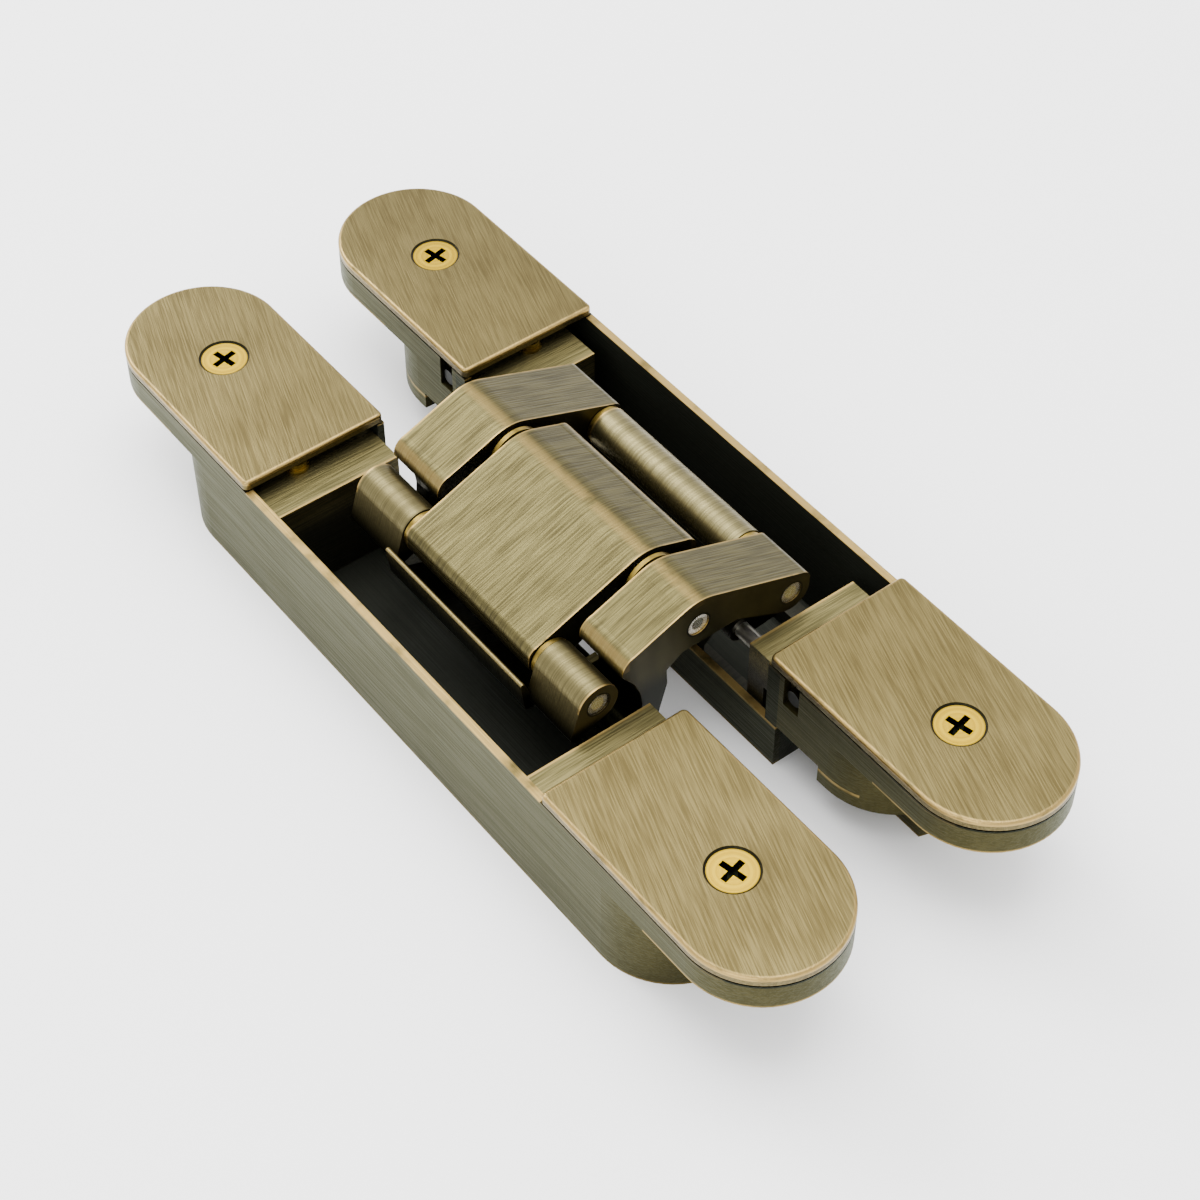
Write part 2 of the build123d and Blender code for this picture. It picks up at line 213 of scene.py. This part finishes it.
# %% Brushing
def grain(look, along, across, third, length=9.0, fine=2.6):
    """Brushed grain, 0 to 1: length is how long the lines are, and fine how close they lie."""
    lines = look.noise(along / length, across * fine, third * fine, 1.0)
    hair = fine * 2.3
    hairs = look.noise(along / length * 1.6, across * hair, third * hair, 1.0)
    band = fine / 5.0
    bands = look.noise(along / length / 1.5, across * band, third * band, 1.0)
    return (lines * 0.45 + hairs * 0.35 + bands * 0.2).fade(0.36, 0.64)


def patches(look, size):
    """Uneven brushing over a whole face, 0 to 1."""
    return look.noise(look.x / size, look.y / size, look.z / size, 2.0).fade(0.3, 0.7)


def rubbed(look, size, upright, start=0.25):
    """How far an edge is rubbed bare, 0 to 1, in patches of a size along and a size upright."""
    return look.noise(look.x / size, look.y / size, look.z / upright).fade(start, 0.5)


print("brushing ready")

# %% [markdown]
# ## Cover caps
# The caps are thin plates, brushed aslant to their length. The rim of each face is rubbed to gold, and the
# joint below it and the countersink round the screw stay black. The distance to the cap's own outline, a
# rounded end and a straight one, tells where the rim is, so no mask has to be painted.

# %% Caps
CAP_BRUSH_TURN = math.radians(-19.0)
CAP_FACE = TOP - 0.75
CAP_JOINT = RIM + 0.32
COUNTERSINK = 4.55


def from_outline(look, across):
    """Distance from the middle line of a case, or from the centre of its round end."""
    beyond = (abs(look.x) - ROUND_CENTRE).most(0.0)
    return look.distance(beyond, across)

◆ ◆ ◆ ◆

Prompt
Write out all the lines again, exactly as they are.

Task output
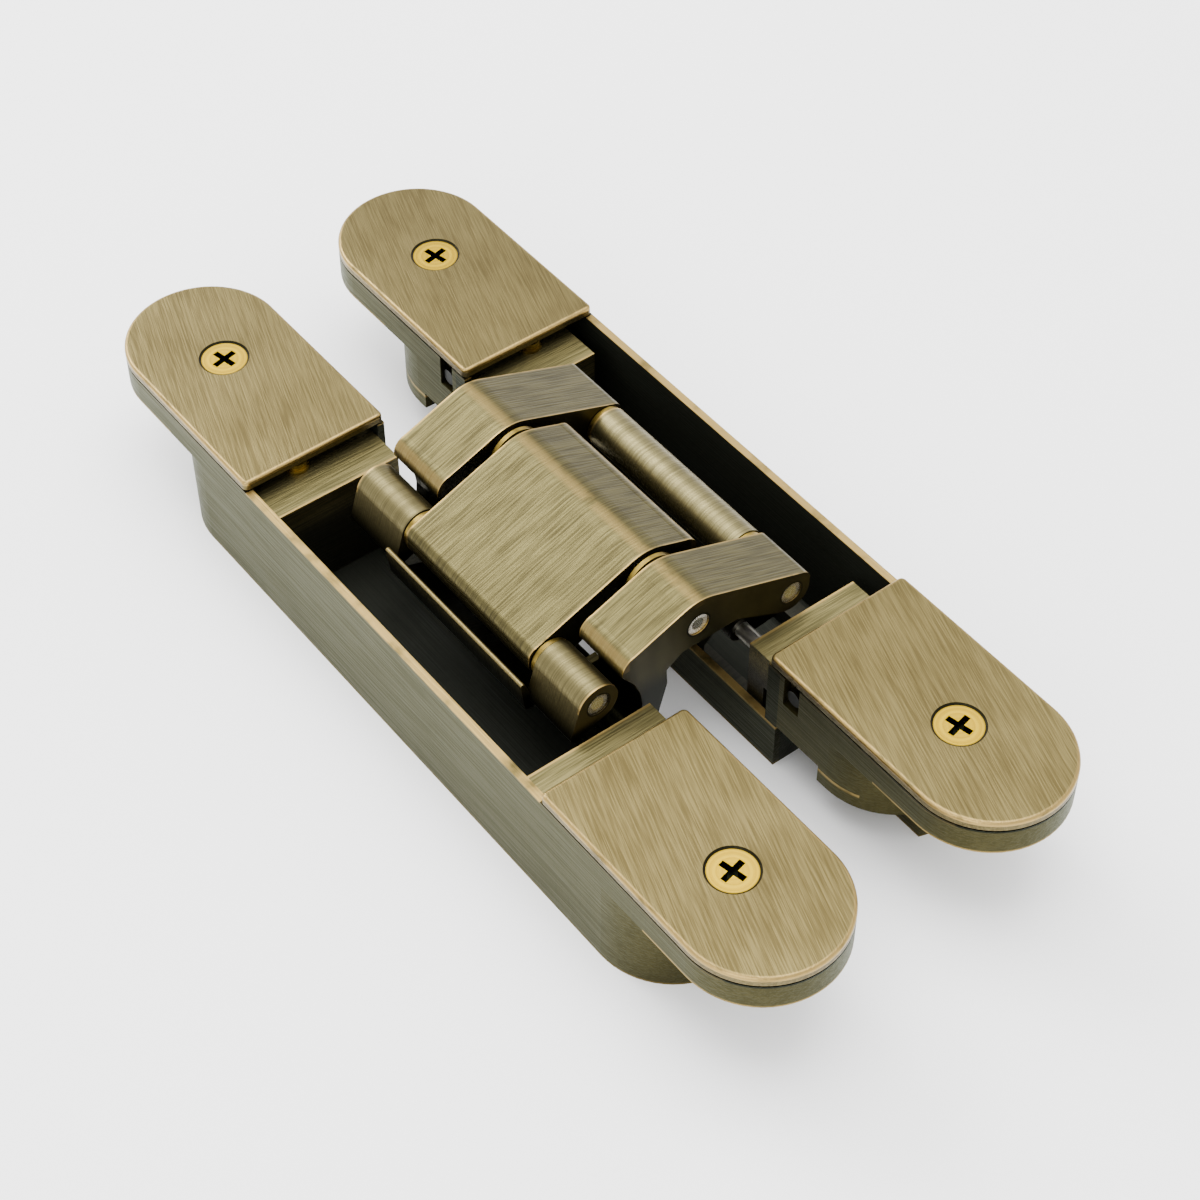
Write part 2 of the build123d and Blender code for this picture. It picks up at line 213 of scene.py. This part finishes it.
# %% Brushing
def grain(look, along, across, third, length=9.0, fine=2.6):
    """Brushed grain, 0 to 1: length is how long the lines are, and fine how close they lie."""
    lines = look.noise(along / length, across * fine, third * fine, 1.0)
    hair = fine * 2.3
    hairs = look.noise(along / length * 1.6, across * hair, third * hair, 1.0)
    band = fine / 5.0
    bands = look.noise(along / length / 1.5, across * band, third * band, 1.0)
    return (lines * 0.45 + hairs * 0.35 + bands * 0.2).fade(0.36, 0.64)


def patches(look, size):
    """Uneven brushing over a whole face, 0 to 1."""
    return look.noise(look.x / size, look.y / size, look.z / size, 2.0).fade(0.3, 0.7)


def rubbed(look, size, upright, start=0.25):
    """How far an edge is rubbed bare, 0 to 1, in patches of a size along and a size upright."""
    return look.noise(look.x / size, look.y / size, look.z / upright).fade(start, 0.5)


print("brushing ready")

# %% [markdown]
# ## Cover caps
# The caps are thin plates, brushed aslant to their length. The rim of each face is rubbed to gold, and the
# joint below it and the countersink round the screw stay black. The distance to the cap's own outline, a
# rounded end and a straight one, tells where the rim is, so no mask has to be painted.

# %% Caps
CAP_BRUSH_TURN = math.radians(-19.0)
CAP_FACE = TOP - 0.75
CAP_JOINT = RIM + 0.32
COUNTERSINK = 4.55


def from_outline(look, across):
    """Distance from the middle line of a case, or from the centre of its round end."""
    beyond = (abs(look.x) - ROUND_CENTRE).most(0.0)
    return look.distance(beyond, across)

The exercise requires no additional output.